Magnum Hunter Resources Corporation has executed a definitive agreement with a Canadian private company to sell 100% of its ownership interest in the Company's Canadian subsidiary, whose assets consist primarily of oil and gas properties located in the Tableland Field in Saskatchewan, Canada, for a purchase price of $75 million (Canadian -- or approximately $67.5 million (US) at the current exchange rate), subject to customary purchase price adjustments with an effective date of March 1, 2014. The transaction is expected to close on or about May 12, 2014. The closing is subject to the satisfaction of customary closing conditions. As announced earlier, Magnum Hunter previously sold primarily all its Alberta, Canada oil and gas properties in April 2014. The Company's sale of its Canadian subsidiary will complete Magnum Hunter's goal of exiting and divesting all of the Company's Canadian assets.
The assets sold include 52,520 gross (49,470 net) acres located in Saskatchewan, Canada with 84 gross producing wells and approximately 630 Boe per day of current net production. The Company intends to use the net proceeds from this sale to pay down outstanding borrowings under its Senior Revolving Credit Facility and for general corporate purposes.
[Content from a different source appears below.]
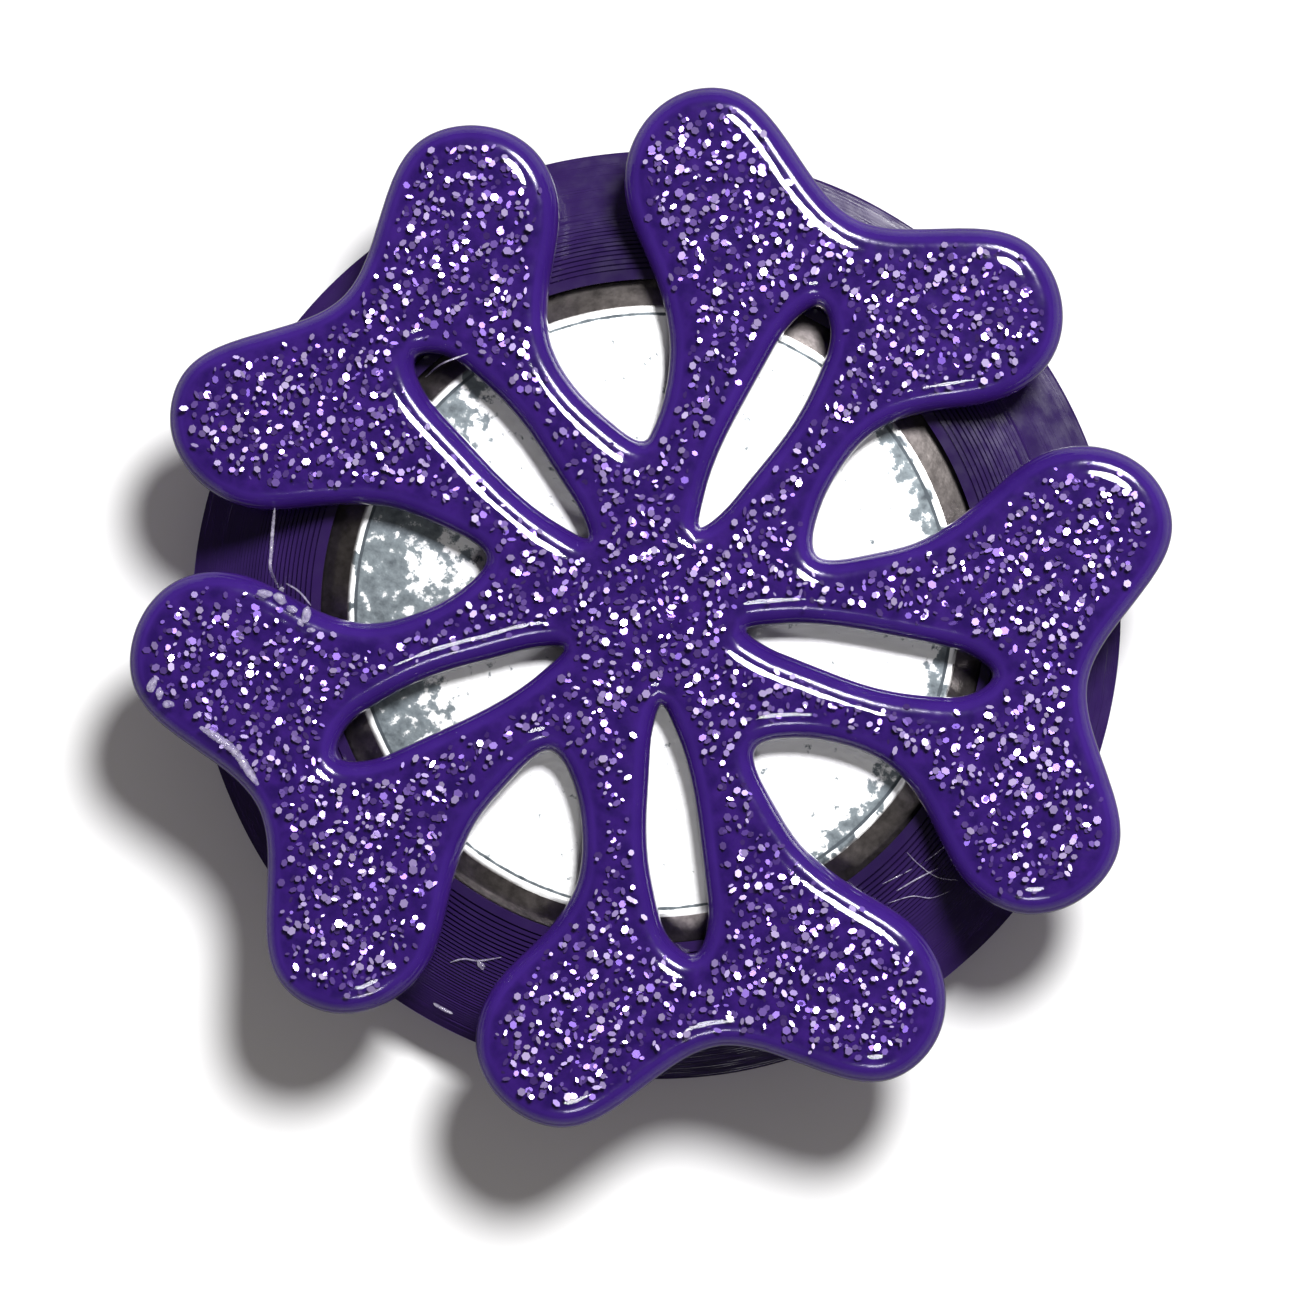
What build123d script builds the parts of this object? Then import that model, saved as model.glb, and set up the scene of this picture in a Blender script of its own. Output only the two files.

The closing of the sale of the Company's remaining Canadian properties will represent a further step by the Company in its strategy to identify and monetize non-core assets, and reallocate its resources primarily to its existing (and anticipated future additional) properties and operations (including its midstream operations) in the Marcellus Shale and Utica Shale in West Virginia and Ohio, which the Company believes offer the opportunity for more attractive returns on invested capital. The Company continues to evaluate its existing asset base and believes that a focus on core assets, such as its Marcellus Shale and Utica Shale properties, is essential for the success of its future business plans which should provide for exceptional production and reserve growth. Today's announcement is seen as an additional step in helping ensure that the Company's asset mix will provide the Company with the best possibilities for future value creation.